Es indudable que Isla de Perros contiene una técnica maravillosa. La animación stop-motion es de una perfección y detallismo brillante. Pero ahí se acaba todo. Anderson parece tan pendiente del plano artístico que se olvida de darle verdadera vida a sus muñecos (cosa que, aunque no es un director especialista en inyectar gran emoción a sus películas, si consigue de mejor manera en obras de carne y hueso como Moonrise Kingdom, El Gran Hotel Budapest o Los Tenenbaums). Estas películas son obras con las que disfruté bastante, por su magia y mirada singular.
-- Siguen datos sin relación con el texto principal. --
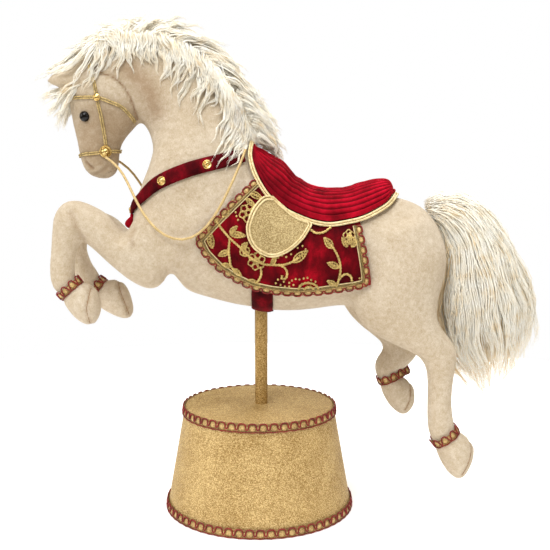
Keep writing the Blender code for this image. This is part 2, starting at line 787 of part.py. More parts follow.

Ahora bien, Anderson parece haber adaptado una estructura narrativa muy concreta que le impide avanzar, no se ya si por pura comodidad de seguir gozando de éxito entre crítica y público con ello, o por el simple hecho de que no tiene más que dar. No quiero creer esto último, es más, no lo pienso. Anderson tiene talento, pero en esta última película, y si uno lo piensa detenidamente, en muchas de sus obras, el director y guionista de Isla de Perros parece copiar y pegar personajes, hilos narrativos y estructuras dramáticas. Multitud de personajes, espacios y tiempos dibujan sus películas, creando historias algo naifs (aunque puedan llegar a tener su trasfondo, como la crítica que aquí vierte a gobiernos frente a estamentos más desfavorecidos), pero todo ello se pierde en la monotonía, en el simplismo más absoluto. Hasta la bella música de Alexandre Desplat parece la misma que la de sus anteriores obras. Todo suena a demasiado visto y oído.
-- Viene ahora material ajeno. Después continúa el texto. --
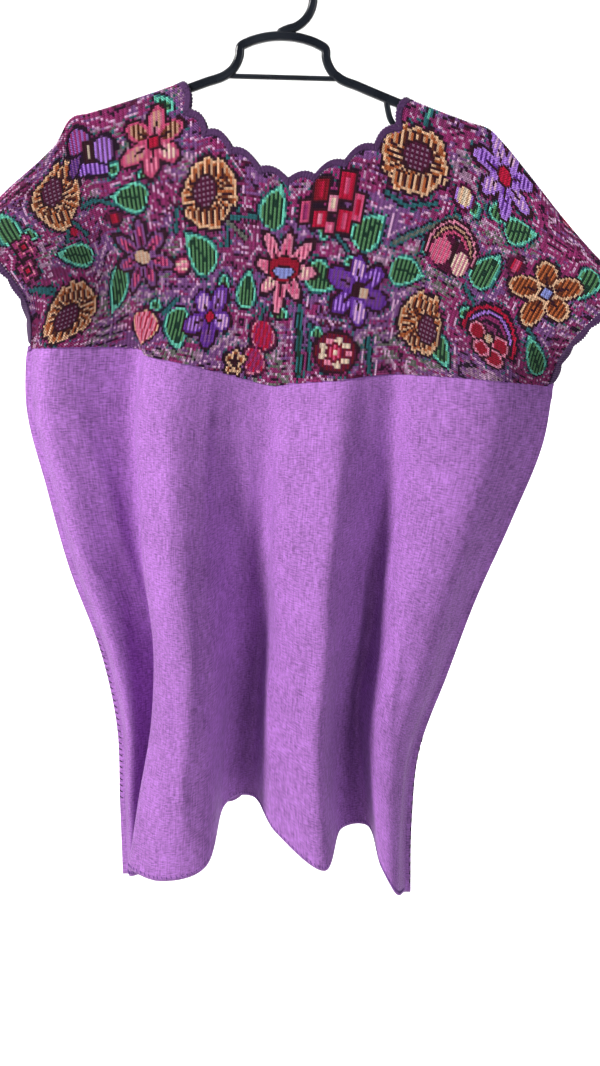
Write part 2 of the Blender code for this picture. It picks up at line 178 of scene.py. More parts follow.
def smooth(at, stations, values):
    """A curve through the values at the stations, straight past its ends."""
    slopes = np.gradient(values, stations)
    i = np.clip(np.searchsorted(stations, at) - 1, 0, len(stations) - 2)
    step = stations[i + 1] - stations[i]
    raw = (at - stations[i]) / step
    t = np.clip(raw, 0.0, 1.0)
    t2, t3 = t * t, t * t * t
    curve = (
        (2 * t3 - 3 * t2 + 1) * values[i]
        + (t3 - 2 * t2 + t) * step * slopes[i]
        + (3 * t2 - 2 * t3) * values[i + 1]
        + (t3 - t2) * step * slopes[i + 1]
    )
    past = (raw - t) * step * np.where(raw > 1, slopes[i + 1], slopes[i])
    return curve + past


def table(at, rows, index):
    return smooth(at, column(rows, 0), column(rows, index))


def mix(a, b, share):
    return a + (b - a) * share


def ease(t):
    t = np.clip(t, 0.0, 1.0)
    return t * t * (3 - 2 * t)


def unit(ways):
    return ways / np.linalg.norm(ways, axis=-1, keepdims=True)


def tilted(x, z):
    """A point of the upright hanger, turned about the hook."""
    c, s = math.cos(HANGER_TILT), math.sin(HANGER_TILT)
    return x * c + z * s, z * c - x * s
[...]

De todas formas, leo, en general, que la película ha calado hondo. Maravillosa, obra maestra o hermosa son algunas de las palabras que están calificando Isla de Perros. Yo, por mi parte, solo puedo decir que su belleza plástica y su perfección compositiva me alucinan los primeros veinte minutos de película, pero después, cuando esto continua hasta la exasperación, ni su crítica social (superficial y rápidamente invisibilizada), ni su comedia naif (con poca gracia), ni sus personajes (huecos y faltos de alma), ni su originalidad visual (algo cansina) me despiertan el menor interés. Es una pena que toda la sabiduría de Wes Anderson, y su amor hacia la cultura japonesa (se nota su estudio de los haikus y el cine japonés), no sirva para otra cosa que para su propio lucimiento personal. Pero bueno, mucha gente parece haber sintonizado con la jerga de esta obra, así que mi visión no deja de ser algo muy personal. Aun así, para quien esto escribe, Isla de Perros es una pesadez importante. Una pena.